New Jersey staffing firm owner exploited the system for profit by filing fraudulent petitions with forged documents for nonexistent jobs, lied under oath to become a citizen anyway.
The Department of Justice, under President Trump’s leadership, has filed a civil complaint to revoke the naturalized U.S. citizenship of Neeraj Sharma, the former CEO and owner of Magnavision LLC, an IT staffing and consulting company based in Somerset, New Jersey.
Sharma, 50, an Indian-born national, is one of 17 naturalized citizens targeted in a sweeping denaturalization effort against fraudsters, sex offenders, drug dealers, and other criminals who lied their way into American citizenship.
According to the DOJ complaint and press release, between April 25, 2015, and April 27, 2017, Sharma, as CEO of Magnavision, signed and filed eleven fraudulent H-1B visa petitions with USCIS under penalty of perjury.

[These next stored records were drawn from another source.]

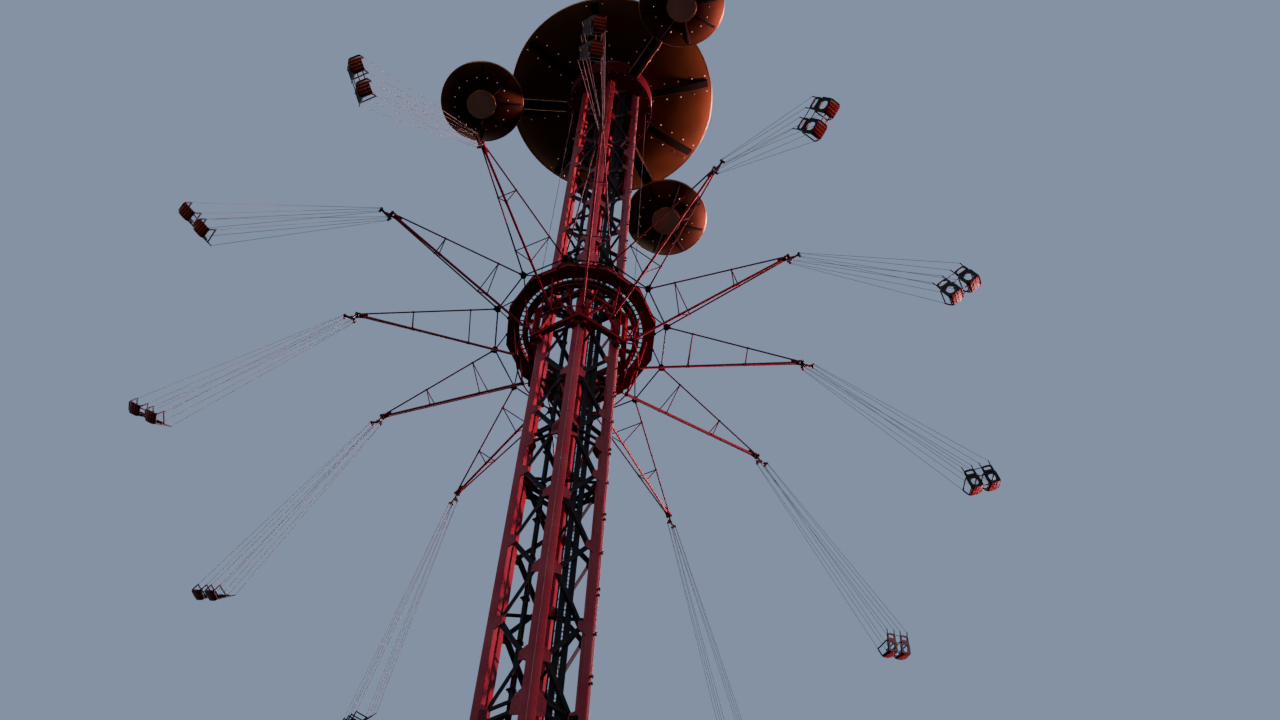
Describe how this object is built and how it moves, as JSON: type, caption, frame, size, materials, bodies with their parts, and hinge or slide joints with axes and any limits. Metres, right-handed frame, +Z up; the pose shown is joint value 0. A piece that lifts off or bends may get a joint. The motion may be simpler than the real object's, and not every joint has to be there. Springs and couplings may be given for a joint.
{
  "type": "1:10 scale model of a tower chair swing ride",
  "caption": "Tall six-sided lattice tower with a lit disc on top; a ring of truss arms climbs it and turns, flinging pairs of chair seats outward on chains.",
  "frame": {"origin": "centre of the underside of the foundation plate, on the tower's axis", "axes": "+Z up along the tower; +X through leg_1, one of the six legs; the ladder is inside the side that faces -Y"},
  "size_m": [3.9076, 3.9076, 12.07],
  "materials": {
    "crimson": "satin paint",
    "bright_red": "satin paint",
    "dark_red": "satin paint",
    "black": "satin paint",
    "bronze": "metallic paint, lit from below",
    "steel": "greased steel",
    "chain": "dull galvanized steel",
    "shell": "moulded plastic on a steel frame"
  },
  "bodies": {
    "tower": {"foundation_plate": "black", "leg_1": "crimson", "leg_2": "crimson", "leg_3": "crimson", "leg_4": "crimson", "leg_5": "crimson", "leg_6": "crimson", "bracing_1": "black", "bracing_2": "black", "bracing_3": "black", "bracing_4": "black", "bracing_5": "black", "bracing_6": "black", "access_ladder": "black", "head_drum": "dark_red", "big_disc": "bronze", "small_disc_1": "dark_red", "small_disc_2": "dark_red", "small_disc_3": "dark_red"},
    "carriage": {"carriage_frame": "dark_red", "slewing_ring": "steel"},
    "rotor": {"platform_band": "dark_red", "tie_ring": "black", "lower_ring": "bright_red", "arm_01": "bright_red", "arm_02": "bright_red", "arm_03": "bright_red", "arm_04": "bright_red", "arm_05": "bright_red", "arm_06": "bright_red", "arm_07": "bright_red", "arm_08": "bright_red", "arm_09": "bright_red", "arm_10": "bright_red", "arm_11": "bright_red", "arm_12": "bright_red"},
    "swing_01": {"swing_yoke_01": "chain", "seat_pair_01": "shell"},
    "swing_02": {"swing_yoke_02": "chain", "seat_pair_02": "shell"},
    "swing_03": {"swing_yoke_03": "chain", "seat_pair_03": "shell"},
    "swing_04": {"swing_yoke_04": "chain", "seat_pair_04": "shell"},
    "swing_05": {"swing_yoke_05": "chain", "seat_pair_05": "shell"},
    "swing_06": {"swing_yoke_06": "chain", "seat_pair_06": "shell"},
    "swing_07": {"swing_yoke_07": "chain", "seat_pair_07": "shell"},
    "swing_08": {"swing_yoke_08": "chain", "seat_pair_08": "shell"},
    "swing_09": {"swing_yoke_09": "chain", "seat_pair_09": "shell"},
    "swing_10": {"swing_yoke_10": "chain", "seat_pair_10": "shell"},
    "swing_11": {"swing_yoke_11": "chain", "seat_pair_11": "shell"},
    "swing_12": {"swing_yoke_12": "chain", "seat_pair_12": "shell"}
  },
  "joints": [
    {"name": "carriage_hoist", "type": "slide", "parent": "tower", "child": "carriage", "axis": [0, 0, 1], "range_m": [-6.38, 3.2]},
    {"name": "rotor_spin", "type": "hinge", "parent": "carriage", "child": "rotor", "pos_m": [0, 0, 7.94], "axis": [0, 0, 1], "continuous": true},
    {"name": "swing_01_pivot", "type": "hinge", "parent": "rotor", "child": "swing_01", "pos_m": [-0.51897, -1.00378, 7.884], "axis": [-0.8883, 0.4593, 0], "range_deg": [-45, 27]},
    {"name": "swing_02_pivot", "type": "hinge", "parent": "rotor", "child": "swing_02", "pos_m": [0.05244, -1.12878, 7.884], "axis": [-0.9989, -0.0464, 0], "range_deg": [-45, 27]},
    {"name": "swing_03_pivot", "type": "hinge", "parent": "rotor", "child": "swing_03", "pos_m": [0.60981, -0.95133, 7.884], "axis": [-0.8419, -0.5397, 0], "range_deg": [-45, 27]},
    {"name": "swing_04_pivot", "type": "hinge", "parent": "rotor", "child": "swing_04", "pos_m": [1.00378, -0.51897, 7.884], "axis": [-0.4593, -0.8883, 0], "range_deg": [-45, 27]},
    {"name": "swing_05_pivot", "type": "hinge", "parent": "rotor", "child": "swing_05", "pos_m": [1.12878, 0.05244, 7.884], "axis": [0.0464, -0.9989, 0], "range_deg": [-45, 27]},
    {"name": "swing_06_pivot", "type": "hinge", "parent": "rotor", "child": "swing_06", "pos_m": [0.95133, 0.60981, 7.884], "axis": [0.5397, -0.8419, 0], "range_deg": [-45, 27]},
    {"name": "swing_07_pivot", "type": "hinge", "parent": "rotor", "child": "swing_07", "pos_m": [0.51897, 1.00378, 7.884], "axis": [0.8883, -0.4593, 0], "range_deg": [-45, 27]},
    {"name": "swing_08_pivot", "type": "hinge", "parent": "rotor", "child": "swing_08", "pos_m": [-0.05244, 1.12878, 7.884], "axis": [0.9989, 0.0464, 0], "range_deg": [-45, 27]},
    {"name": "swing_09_pivot", "type": "hinge", "parent": "rotor", "child": "swing_09", "pos_m": [-0.60981, 0.95133, 7.884], "axis": [0.8419, 0.5397, 0], "range_deg": [-45, 27]},
    {"name": "swing_10_pivot", "type": "hinge", "parent": "rotor", "child": "swing_10", "pos_m": [-1.00378, 0.51897, 7.884], "axis": [0.4593, 0.8883, 0], "range_deg": [-45, 27]},
    {"name": "swing_11_pivot", "type": "hinge", "parent": "rotor", "child": "swing_11", "pos_m": [-1.12878, -0.05244, 7.884], "axis": [-0.0464, 0.9989, 0], "range_deg": [-45, 27]},
    {"name": "swing_12_pivot", "type": "hinge", "parent": "rotor", "child": "swing_12", "pos_m": [-0.95133, -0.60981, 7.884], "axis": [-0.5397, 0.8419, 0], "range_deg": [-45, 27]}
  ]
}
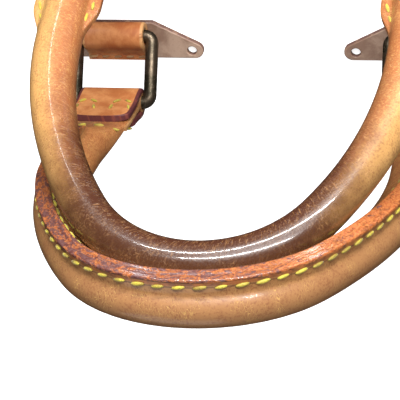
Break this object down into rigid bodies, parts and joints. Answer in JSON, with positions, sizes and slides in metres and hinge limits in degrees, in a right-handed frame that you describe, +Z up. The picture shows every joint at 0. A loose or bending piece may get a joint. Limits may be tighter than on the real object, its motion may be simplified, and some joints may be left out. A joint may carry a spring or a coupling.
{
  "type": "rolled leather carry handle pair",
  "caption": "Pair of rolled leather carry handles, each hung from rectangular rings that turn in strap loops sewn to flat base patches.",
  "frame": {"origin": "level with the underside of the base patches, under the middle of the whole object", "axes": "+Z up, towards the crowns of the raised handles; X along the handles, +X to the right; -Y is the front"},
  "size_m": [0.1642, 0.0778, 0.1656],
  "materials": {
    "roll_leather": "smooth vegetable-tanned leather darkened by handling, glossy at the crown",
    "core": "twisted cord",
    "thread": "waxed yellow linen thread",
    "tab_leather": "smooth tan leather with painted edges",
    "liner_leather": "thin undyed leather",
    "ring_metal": "aged brass, dark with patina and worn at the corners",
    "base_leather": "tan leather with painted edges",
    "strap_leather": "smooth tan leather"
  },
  "bodies": {
    "base": {"front_left_base": "base_leather", "front_left_strap": "strap_leather", "front_left_strap_thread": "thread", "front_right_base": "base_leather", "front_right_strap": "strap_leather", "front_right_strap_thread": "thread", "rear_left_base": "base_leather", "rear_left_strap": "strap_leather", "rear_left_strap_thread": "thread", "rear_right_base": "base_leather", "rear_right_strap": "strap_leather", "rear_right_strap_thread": "thread"},
    "front_left_ring": {"front_left_ring": "ring_metal"},
    "front_right_ring": {"front_right_ring": "ring_metal"},
    "rear_left_ring": {"rear_left_ring": "ring_metal"},
    "rear_right_ring": {"rear_right_ring": "ring_metal"},
    "front_handle": {"front_roll": "roll_leather", "front_core": "core", "front_seam_thread": "thread", "front_left_tab": "tab_leather", "front_left_liner": "liner_leather", "front_left_tab_thread": "thread", "front_right_tab": "tab_leather", "front_right_liner": "liner_leather", "front_right_tab_thread": "thread"},
    "rear_handle": {"rear_roll": "roll_leather", "rear_core": "core", "rear_seam_thread": "thread", "rear_left_tab": "tab_leather", "rear_left_liner": "liner_leather", "rear_left_tab_thread": "thread", "rear_right_tab": "tab_leather", "rear_right_liner": "liner_leather", "rear_right_tab_thread": "thread"}
  },
  "joints": [
    {"name": "front_left_ring_swing", "type": "hinge", "parent": "base", "child": "front_left_ring", "pos_m": [-0.05313, -0.01153, 0.007], "axis": [1, 0, 0], "range_deg": [0, 6]},
    {"name": "front_right_ring_swing", "type": "hinge", "parent": "base", "child": "front_right_ring", "pos_m": [0.05313, -0.01153, 0.007], "axis": [1, 0, 0], "range_deg": [0, 6]},
    {"name": "front_handle_swing", "type": "hinge", "parent": "front_left_ring", "child": "front_handle", "pos_m": [-0.05313, -0.034, 0.0094], "axis": [1, 0, 0], "range_deg": [0, 92]},
    {"name": "rear_left_ring_swing", "type": "hinge", "parent": "base", "child": "rear_left_ring", "pos_m": [-0.05313, 0.01634, 0.007], "axis": [-1, 0, 0], "range_deg": [0, 38]},
    {"name": "rear_right_ring_swing", "type": "hinge", "parent": "base", "child": "rear_right_ring", "pos_m": [0.05313, 0.01634, 0.007], "axis": [-1, 0, 0], "range_deg": [0, 38]},
    {"name": "rear_handle_swing", "type": "hinge", "parent": "rear_left_ring", "child": "rear_handle", "pos_m": [-0.05313, 0.03399, 0.02111], "axis": [-1, 0, 0], "range_deg": [0, 58]}
  ],
  "couplings": [
    {"joint": "front_right_ring_swing", "follows": "front_left_ring_swing", "ratio": 1},
    {"joint": "rear_right_ring_swing", "follows": "rear_left_ring_swing", "ratio": 1}
  ]
}
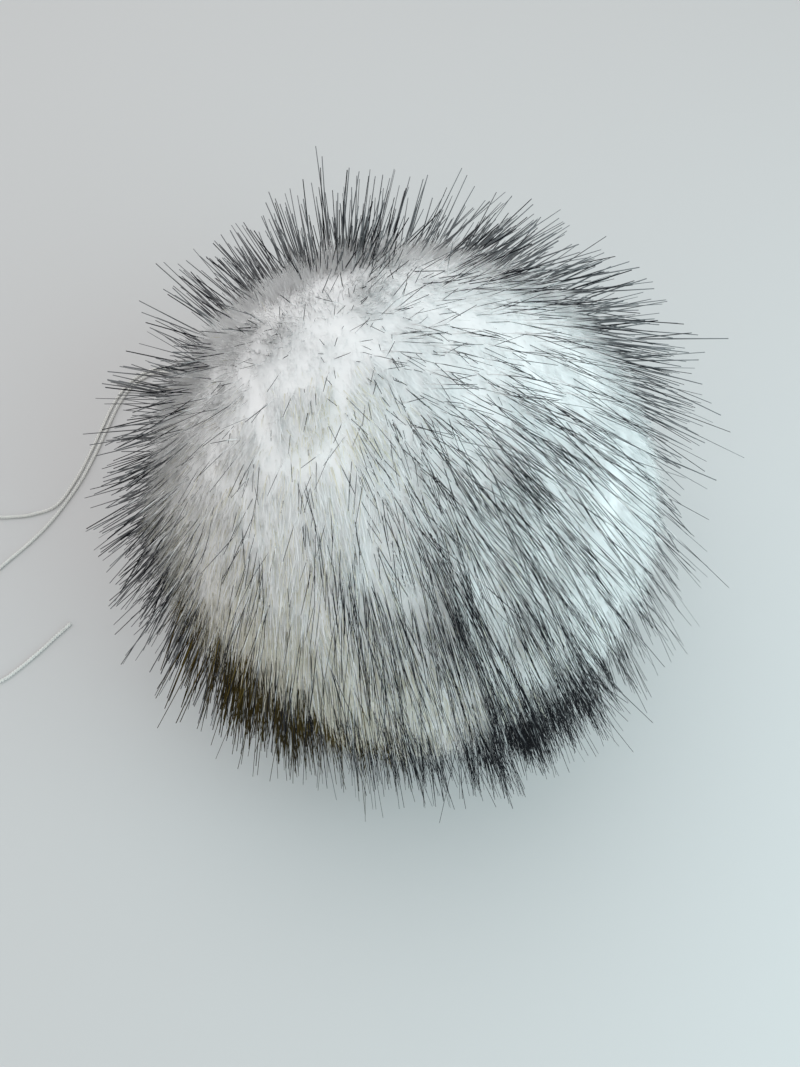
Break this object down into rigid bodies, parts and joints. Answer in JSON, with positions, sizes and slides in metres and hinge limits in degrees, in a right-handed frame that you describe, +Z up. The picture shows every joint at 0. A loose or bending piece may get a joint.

Each petition falsely claimed that the foreign IT workers had secured full-time positions at a major national bank. The filings included forged letters on the bank’s official letterhead complete with forged signatures of bank executives.
Sharma knew the documents were fake. He had never actually secured real jobs for the beneficiaries at the bank. Instead, he leveraged his own role as a contracted business analyst at the bank to manufacture the fraudulent sponsorship claims.
This was a classic exploitation of the H-1B program, intended for genuine specialty occupations and skilled talent, turned into a profit-driven scam. Sharma profited by recruiting foreign nationals desperate for U.S. visas and selling them the illusion of legitimate sponsorship through his staffing firm.
Sharma became a U.S. permanent resident in 2012. In April 2017, right in the middle of his fraudulent H-1B scheme, he filed his Application for Naturalization. Under penalty of perjury, and later in sworn testimony during his naturalization interview, he answered “NO” to key questions:
- Had he ever committed a crime or offense for which he was not arrested?
- Had he ever given false, fraudulent, or misleading information or documentation to U.S. government officials?
- Had he ever lied to U.S. government officials to gain immigration benefits?
All lies. USCIS approved his application, and he took the oath of allegiance and became a U.S. citizen on December 7, 2017.